2011-01-21 / Top Stories

Aqueduct Racino Officials Ask For End To Indian Casino

By Howard Schwach


Aqueduct Racino officials and politicians, including State Senator Joseph Addabbo Jr., break ground for the new facility. Officials at Genting New York now want the Governor to put a hold on the Indian casino slated for the Catskill Mountains. Aqueduct Racino officials and politicians, including State Senator Joseph Addabbo Jr., break ground for the new facility. Officials at Genting New York now want the Governor to put a hold on the Indian casino slated for the Catskill Mountains. Six New York Racino operators, including Genting, New York, the operator of the Racino now under construction at Aqueduct Racetrack in Ozone Park, are asking Governor Andrew Cuomo and Assembly and state Senate leaders to put the brakes on a contract awarded by former Governor David Paterson in the waning hours of his tenure to a Wisconsin Indian tribe to build a casino on 330 acres, 90 miles north of New York City.

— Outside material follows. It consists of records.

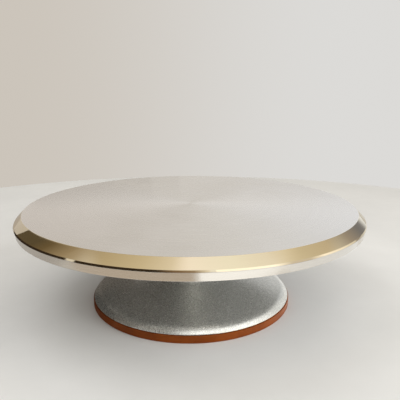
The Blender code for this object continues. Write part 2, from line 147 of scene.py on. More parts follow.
# Ball bearings
BEARING_BORE_R = 7.5
BEARING_OUTER_R = high("upper_bearing_outer_ring", 0)
BEARING_WIDTH = high("upper_bearing_outer_ring", 2) - low("upper_bearing_outer_ring", 2)
HALF_BEARING = BEARING_WIDTH / 2
LOWER_BEARING_Z = low("lower_bearing_outer_ring", 2) + HALF_BEARING
UPPER_BEARING_Z = low("upper_bearing_outer_ring", 2) + HALF_BEARING
BALL_CIRCLE_R = 12.5
BALL_COUNT = 8
BALL_R = 2.75
BALL_STEPS = 32
RACE_R = 3.1
RACE_STEPS = 12
POCKET_R = BALL_R + GAP
LAND_OFFSET = 2.1
CAGE_INNER_R = 11.4
CAGE_OUTER_R = 13.6
CAGE_HEIGHT = 7.4
SHIELD_THICKNESS = 0.4
SHIELD_RISE = 0.2
SHIELD_RAISED = ((12.0, 12.3), (14.0, 14.3))
SHIELD_Z = 4.85
SHIELD_INNER_R = 10.7
SHIELD_OUTER_R = 14.9
SHIELD_SEAT_R = 15.2
BORE_R = 15.3
SEAT_R = BEARING_OUTER_R + GAP

# Spindle and the pieces on it
SHAFT_R = 7.2
COLLAR_R = 10.0
THREAD_R = 6.0
SPINDLE_BOTTOM_Z = low("spindle", 2)
FLANGE_R = high("spindle", 0)
FLANGE_TOP_Z = BOSS_Z - GAP
FLANGE_Z = FLANGE_TOP_Z - 4.5
SPIGOT_R = 9.0
SPIGOT_HEIGHT = 1.8
THREAD_PITCH = 1.0
THREAD_DEPTH = 0.5
THREAD_ROWS = 6
THREAD_TOP_Z = LOWER_BEARING_Z - HALF_BEARING - 0.2
CENTRE_HOLE_R = 1.2
CENTRE_HOLE_DEPTH = 1.0
WASHER_R = high("spindle_washer", 0)
NUT_ACROSS_FLATS = 19.0
NUT_COLLAR_HEIGHT = 2.0
NUT_COLLAR_STEP = 0.8
NUT_CHAMFER = 0.4
NUT_CHAMFER_SLOPE = 0.5

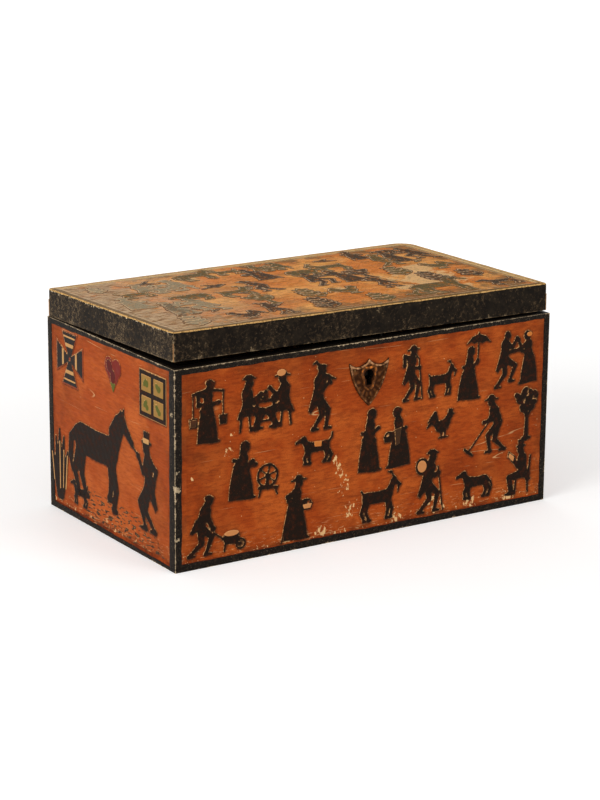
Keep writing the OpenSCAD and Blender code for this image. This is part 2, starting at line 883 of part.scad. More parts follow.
// A staple's blank from the top of the link plate down to the staple's closed end
module staple_blank(side, grow = 0) {
    x = lock_x + side * staple_spacing / 2;
    block(
        [x - staple_t / 2 - grow, staple_y - staple_w / 2 - grow, body_h - staple_bottom_drop],
        [x + staple_t / 2 + grow, staple_y + staple_w / 2 + grow, lid_z + lock_sheet_t]
    );
}

module link_plate() {
    color("#96733a")
        lid_pose()
            difference() {
                link_plate_blank();
                for (side = [-1, 1]) staple_blank(side, fit_gap);
                link_screw_spots() screw_hole(lock_screw_head_r, lock_screw_r, lock_screw_l);
            }
}

module link_staples() {
    color("#8d8477")
        lid_pose()
            for (side = [-1, 1])
                difference() {
                    staple_blank(side);
                    x = lock_x + side * staple_spacing / 2;
                    block(
                        [x - staple_t, staple_y - staple_eye_w / 2, body_h - eye_bottom_drop],
                        [x + staple_t, staple_y + staple_eye_w / 2, body_h - eye_top_drop]
                    );
                }
}

module link_screws() {
    color("#6b635a")
        lid_pose() link_screw_spots() screw(lock_screw_head_r, lock_screw_r, lock_screw_l, link_turn);
}

// A shield with a raised rim, and a raised frame round the keyhole
module escutcheon() {
    frame_edge = shield_frame_inset + shield_frame_w;
    color("#7a5526")
        difference() {
            union() {
                shield_step(shield_ground_t) shield_plan();
                shield_step(shield_rim_t)
                    difference() {
                        shield_plan();
                        shield_plan(shield_rim_w);
                    }
                shield_step(shield_rim_t)
                    difference() {
                        shield_plan(shield_frame_inset);
                        shield_plan(frame_edge);
                    }
            }
            translate([lock_x, front_y + past, body_h])
                rotate([90, 0, 0]) linear_extrude(shield_rim_t + 2 * past) keyhole();
            shield_pin_places() cylinder(r = shield_pin_r + fit_gap, h = shield_rim_t + past);
        }
}

module escutcheon_pins() {
    color("#8a6a35")
        shield_pin_places() {
            translate([0, 0, -shield_pin_l]) cylinder(r = shield_pin_r, h = shield_pin_l + shield_ground_t);
            translate([0, 0, shield_ground_t])
                intersection() {
                    sphere(shield_pin_head_r);
                    cylinder(r = shield_pin_head_r, h = shield_pin_head_r);
                }
        }
}

front_board();
back_board();
left_end_board();
right_end_board();
bottom_board();
bottom_nails();
front_bands();
back_bands();
left_bands();
right_bands();
lid_board();
lid_front_rail();
lid_back_rail();
lid_left_rail();
lid_right_rail();
lid_side_paper();
left_hinge_body_leaf();
left_hinge_lid_leaf();
left_hinge_pin();
right_hinge_body_leaf();
right_hinge_lid_leaf();
right_hinge_pin();
body_leaf_screws();
lid_leaf_screws();
lock_plate();
lock_case();
guide_studs();
key_pin();
key_ward();
bolt_spring();
lock_bolt();
lock_screws();
link_plate();
link_staples();
link_screws();
escutcheon();
escutcheon_pins();
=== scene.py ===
import json
import math

import bmesh
import bpy
import numpy as np
from mathutils import Matrix, Vector


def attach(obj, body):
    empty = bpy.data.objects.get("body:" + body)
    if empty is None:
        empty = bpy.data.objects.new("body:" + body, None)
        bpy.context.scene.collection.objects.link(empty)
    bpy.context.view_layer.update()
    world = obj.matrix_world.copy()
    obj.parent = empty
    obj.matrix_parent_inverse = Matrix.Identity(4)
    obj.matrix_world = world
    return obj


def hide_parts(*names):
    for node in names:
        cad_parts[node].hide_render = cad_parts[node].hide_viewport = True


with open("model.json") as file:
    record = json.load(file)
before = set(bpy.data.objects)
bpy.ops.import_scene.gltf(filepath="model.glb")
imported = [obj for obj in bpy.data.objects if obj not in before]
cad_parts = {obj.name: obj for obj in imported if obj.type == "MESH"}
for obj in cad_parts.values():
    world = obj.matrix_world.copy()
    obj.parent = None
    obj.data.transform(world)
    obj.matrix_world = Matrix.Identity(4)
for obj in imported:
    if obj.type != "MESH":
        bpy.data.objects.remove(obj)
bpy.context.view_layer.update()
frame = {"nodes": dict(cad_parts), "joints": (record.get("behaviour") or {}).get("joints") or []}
nodes = frame["nodes"]

# The view
# A camera left of the box and a little above it, with a long lens.
# Its place and lens were fitted to the corners of the box in the photograph.
view_aim = Vector((-0.0719, -0.1109, 0.1155))
view_azimuth = math.radians(-33.14)
view_elevation = math.radians(15.44)
view_roll = math.radians(0.44)
view_distance = 1.7258
view_lens = 113.3
view_sensor_w = 36.0
view_reach = 20.0


def new_object(name, data):
    """An object put in the scene."""
    made = bpy.data.objects.new(name, data)
    bpy.context.scene.collection.objects.link(made)
    return made


turn = (
    Matrix.Rotation(view_azimuth, 4, "Z")
    @ Matrix.Rotation(math.pi / 2 - view_elevation, 4, "X")
    @ Matrix.Rotation(view_roll, 4, "Z")
)
camera_data = bpy.data.cameras.new("view")
camera_data.lens = view_lens
camera_data.sensor_width = view_sensor_w
camera_data.clip_end = view_reach
camera = new_object("view", camera_data)
camera.matrix_world = Matrix.Translation(view_aim) @ turn @ Matrix.Translation((0, 0, view_distance))
bpy.context.scene.camera = camera
bpy.context.scene.view_settings.view_transform = "Standard"

# The light
# A pale room lights the box from all round, a wide soft lamp stands at the left front,
# a weaker one at the right front, and a low one behind gives the varnish its sheen.
room_strength = 0.55
lamps = {
    "left_lamp": ((-2.1, -0.55, 1.05), 1.3, 31.0),
    "right_lamp": ((0.9, -2.1, 1.1), 1.2, 15.0),
    "back_lamp": ((0.5, 1.7, 0.85), 0.8, 3.2),
}
box_middle = Vector((0, 0, 0.08))
for name, (place, size, watts) in lamps.items():
    lamp_data = bpy.data.lights.new(name, "AREA")
    lamp_data.shape = "SQUARE"
    lamp_data.size = size
    lamp_data.energy = watts
    lamp = new_object(name, lamp_data)
    lamp.location = place
    lamp.rotation_euler = (box_middle - lamp.location).to_track_quat("-Z", "Y").to_euler()


class Wire:
    """What a shader node puts out. A sum of wires and numbers makes a further node, whose wire it returns."""

    def __init__(self, nodes, socket):
        self.nodes = nodes
        self.socket = socket

    def __add__(self, other):
        return self.nodes.math("ADD", self, other)

    def __radd__(self, other):
        return self.nodes.math("ADD", other, self)

    def __sub__(self, other):
        return self.nodes.math("SUBTRACT", self, other)

    def __rsub__(self, other):
        return self.nodes.math("SUBTRACT", other, self)

    def __mul__(self, other):
        return self.nodes.math("MULTIPLY", self, other)

    def __abs__(self):
        return self.nodes.math("ABSOLUTE", self)


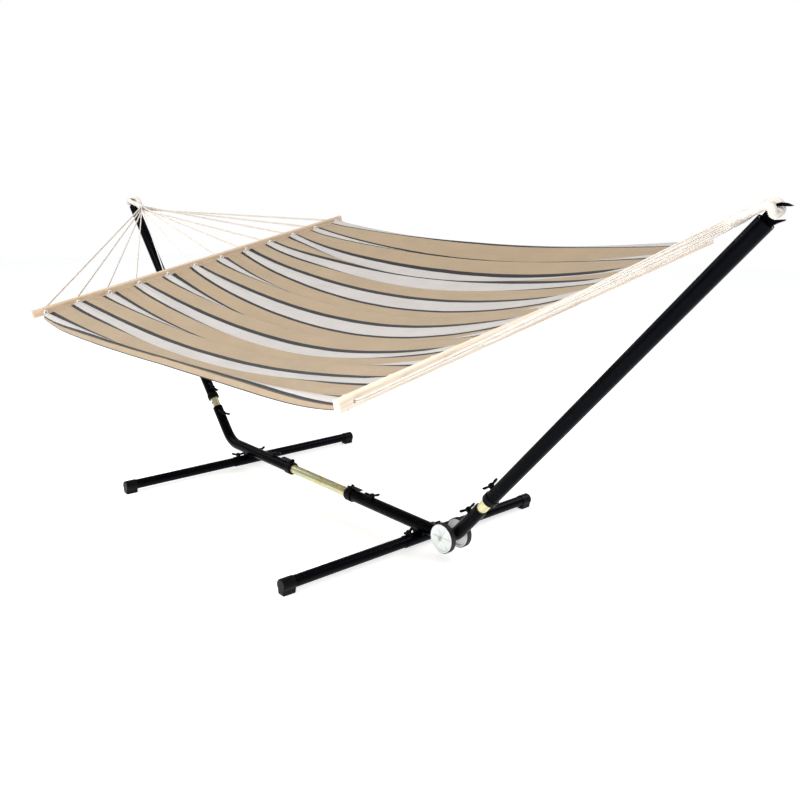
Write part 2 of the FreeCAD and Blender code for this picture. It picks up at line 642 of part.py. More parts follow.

In a letter sent Tuesday to state officials, the group of Racinos argue that a contract awarded by Paterson to Wisconsin’s Stockbridge Munsee Community Band of Mohican Indians on December 29 would cripple state-sponsored casinos.

Indian casino operators like the Seneca Nation, have separately opposed the deal because the competition could cost them revenue.

The letter, written on behalf of the operators of Yonkers Raceway, Aqueduct, Monticello Casino and Raceway, Saratoga Gaming and Raceway, the Buffalo Trotting Association and the Finger Lakes Racing Association, said the new Sullivan County casino’s table games and slot machines would lure existing customers from nearby facilities and cost the state millions of dollars in tax revenue.

“We believe that this compact, signed and submitted without public input or oversight and at the very end of Paterson’s tenure, poses significant, negative budgetary impacts for New York state that should be carefully re-evaluated,” the letter reads.

The group estimated that the project would cause Monticello Casino, located about 10 minutes away from the proposed site, to shut down. As a consolation prize, Mr. Paterson reportedly offered Monticello $100 million in state funds to finance an expansion but did not detail where that money would come from.

Those losses would leave the state with $400 million less in annual tax revenue, the group said—including $188 million in state education funding, $127 million in racetrack commissions, $51 million in horse racing industry support and $40 million in lottery administration fees. Indian tribes also pay lower taxes on slots revenue and no taxes on table games, the group said in the letter.

The letter was sent to aides of Cuomo and to Assembly Speaker Sheldon Silver, a Democrat, and state Senate Majority Leader Dean Skelos, a Republican. The state’s remaining three Racino operators did not sign the letter, but a spokesman for the six Racino operators said the remaining casinos also object to the deal offered by Paterson.

State officials did not respond to requests for comment.